Tak lupa Hadi mengucapkan terima kasih kepada PKS yang konsisten menolak UU Omnibus Law Cipta Kerja. Dalam keputusan MK, masih kata Hadi, menurut pandangannya itu adalah keputusan yang setengah hati, kalau dinyatakan inkonstitusional seharusnya dinyatakan tidak berlaku lagi, tetapi malah dibuat bersyarat. "Jadi setengah hatinya ini bersyaratnya itu. Walaupun dalam bacaan saya, saya sendiri salah satu yang termasuk dalam pemohon bersama teman-teman Serikat Petani Indonesia (SPI), Serikat Nelayan Indonesia (SNI) dan lain-lain yang tergabung dalam KEPAL, kami mengajukan uji materil juga terhadap UU Cipta Kerja juga, tetapi memang tidak menjadi yang diputus, dan dalam putusan kami itu dinyatakan bahwa objeknya sudah tidak ada lagi, tidak berlaku lagi, sehingga yang kita baca adalah UU Omnibus Law ini seharusnya sudah tidak berlaku," ujar Hadi.

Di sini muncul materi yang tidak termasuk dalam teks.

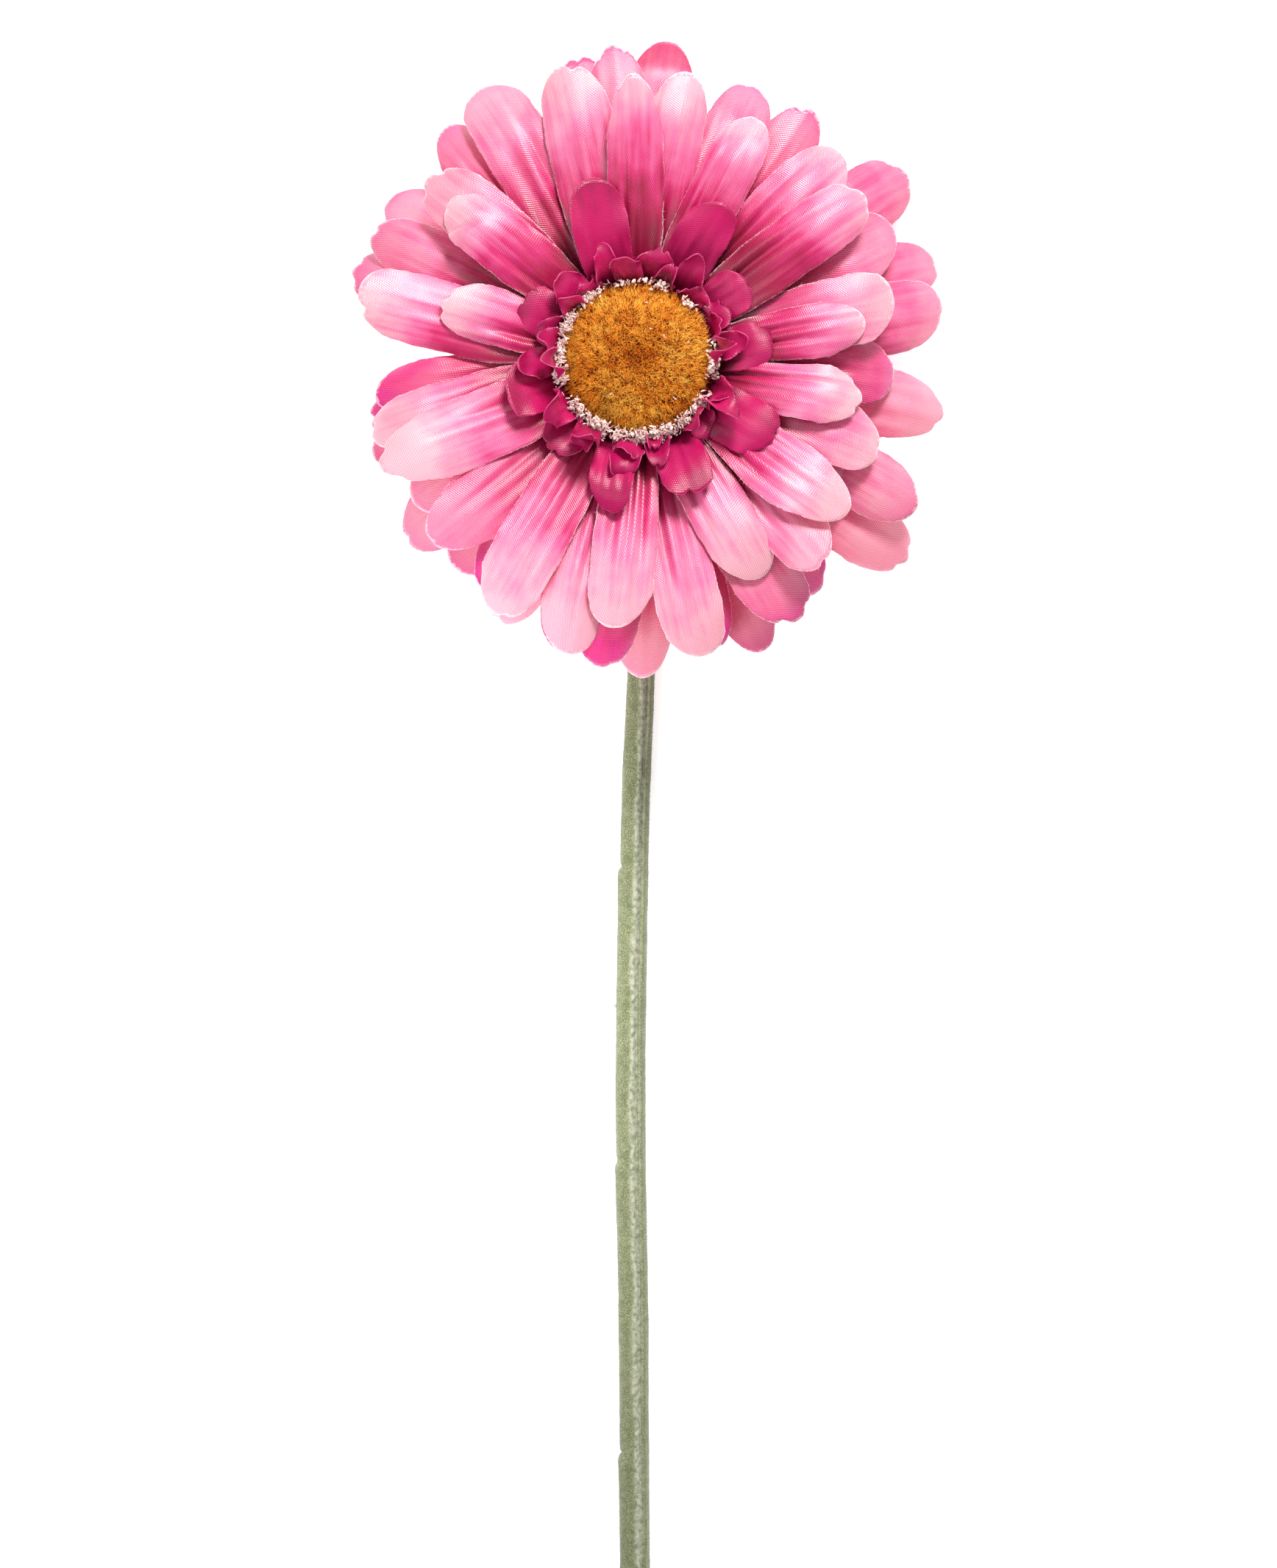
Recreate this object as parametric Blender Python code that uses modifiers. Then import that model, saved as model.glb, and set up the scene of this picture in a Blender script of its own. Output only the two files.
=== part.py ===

"Ini menurut saya ada celah-celah yang ingin dimanfaatkan oleh Pemerintah yang menurut saya itu tidak elok lah sebagai negarawan seharusnya melihat untuk kebaikan bersama di tengah situasi pandemi seperti ini seharusnya kebijakan-kebijakan yang posisinya sangat bisa mengubah konselasi ekonomi dan politik Indonesia seharusnya dihentikan dulu, karena situasi ekonomi kita sedang berantakan," pungkas Hadi.